## Task brief
Reproduce the listing verbatim.

## Material
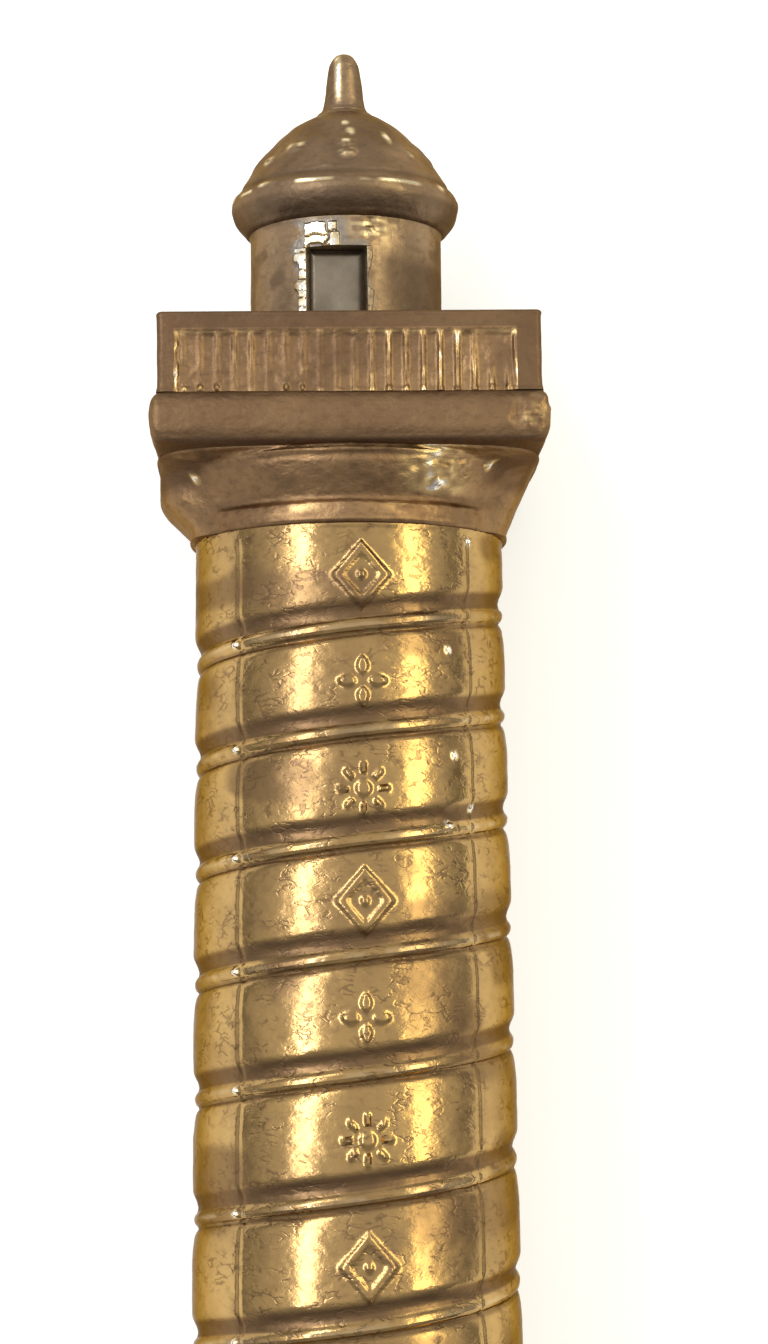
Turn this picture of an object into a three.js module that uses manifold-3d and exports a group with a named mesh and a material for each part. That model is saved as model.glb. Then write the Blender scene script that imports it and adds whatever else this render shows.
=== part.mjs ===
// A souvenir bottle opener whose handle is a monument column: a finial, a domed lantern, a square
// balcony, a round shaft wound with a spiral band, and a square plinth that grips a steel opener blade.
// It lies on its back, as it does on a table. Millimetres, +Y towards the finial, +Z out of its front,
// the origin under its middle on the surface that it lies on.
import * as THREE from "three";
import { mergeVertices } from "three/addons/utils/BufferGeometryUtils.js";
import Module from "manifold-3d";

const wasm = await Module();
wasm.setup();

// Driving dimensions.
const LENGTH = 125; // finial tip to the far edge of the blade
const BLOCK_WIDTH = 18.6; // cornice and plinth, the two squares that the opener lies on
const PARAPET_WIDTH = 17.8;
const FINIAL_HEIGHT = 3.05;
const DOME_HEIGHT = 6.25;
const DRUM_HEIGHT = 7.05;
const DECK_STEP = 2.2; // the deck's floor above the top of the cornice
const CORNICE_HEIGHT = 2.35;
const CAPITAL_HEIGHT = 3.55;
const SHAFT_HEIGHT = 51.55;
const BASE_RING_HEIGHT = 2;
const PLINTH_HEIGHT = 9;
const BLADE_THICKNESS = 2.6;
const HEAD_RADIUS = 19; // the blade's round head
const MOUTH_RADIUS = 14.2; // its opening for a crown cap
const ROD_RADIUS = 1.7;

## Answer
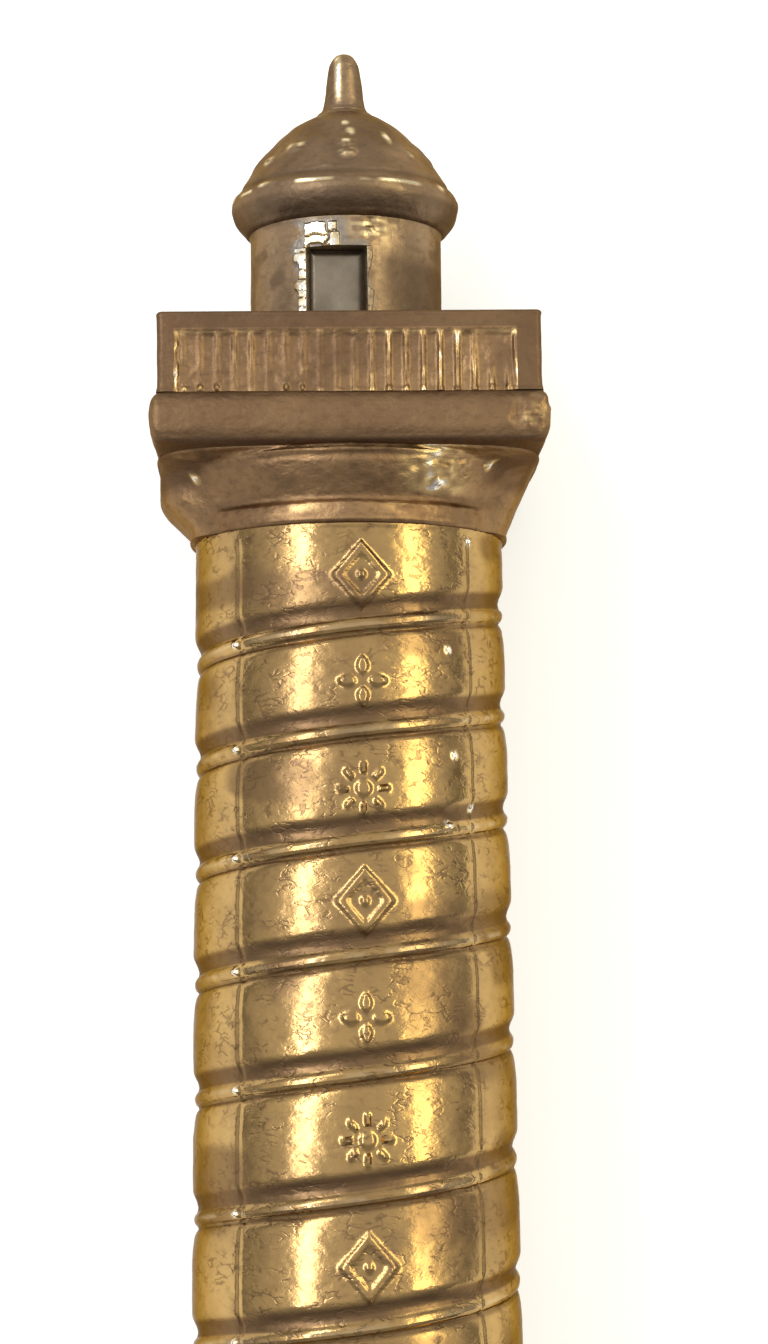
Turn this picture of an object into a three.js module that uses manifold-3d and exports a group with a named mesh and a material for each part. That model is saved as model.glb. Then write the Blender scene script that imports it and adds whatever else this render shows.
=== part.mjs ===
// A souvenir bottle opener whose handle is a monument column: a finial, a domed lantern, a square
// balcony, a round shaft wound with a spiral band, and a square plinth that grips a steel opener blade.
// It lies on its back, as it does on a table. Millimetres, +Y towards the finial, +Z out of its front,
// the origin under its middle on the surface that it lies on.
import * as THREE from "three";
import { mergeVertices } from "three/addons/utils/BufferGeometryUtils.js";
import Module from "manifold-3d";

const wasm = await Module();
wasm.setup();

// Driving dimensions.
const LENGTH = 125; // finial tip to the far edge of the blade
const BLOCK_WIDTH = 18.6; // cornice and plinth, the two squares that the opener lies on
const PARAPET_WIDTH = 17.8;
const FINIAL_HEIGHT = 3.05;
const DOME_HEIGHT = 6.25;
const DRUM_HEIGHT = 7.05;
const DECK_STEP = 2.2; // the deck's floor above the top of the cornice
const CORNICE_HEIGHT = 2.35;
const CAPITAL_HEIGHT = 3.55;
const SHAFT_HEIGHT = 51.55;
const BASE_RING_HEIGHT = 2;
const PLINTH_HEIGHT = 9;
const BLADE_THICKNESS = 2.6;
const HEAD_RADIUS = 19; // the blade's round head
const MOUTH_RADIUS = 14.2; // its opening for a crown cap
const ROD_RADIUS = 1.7;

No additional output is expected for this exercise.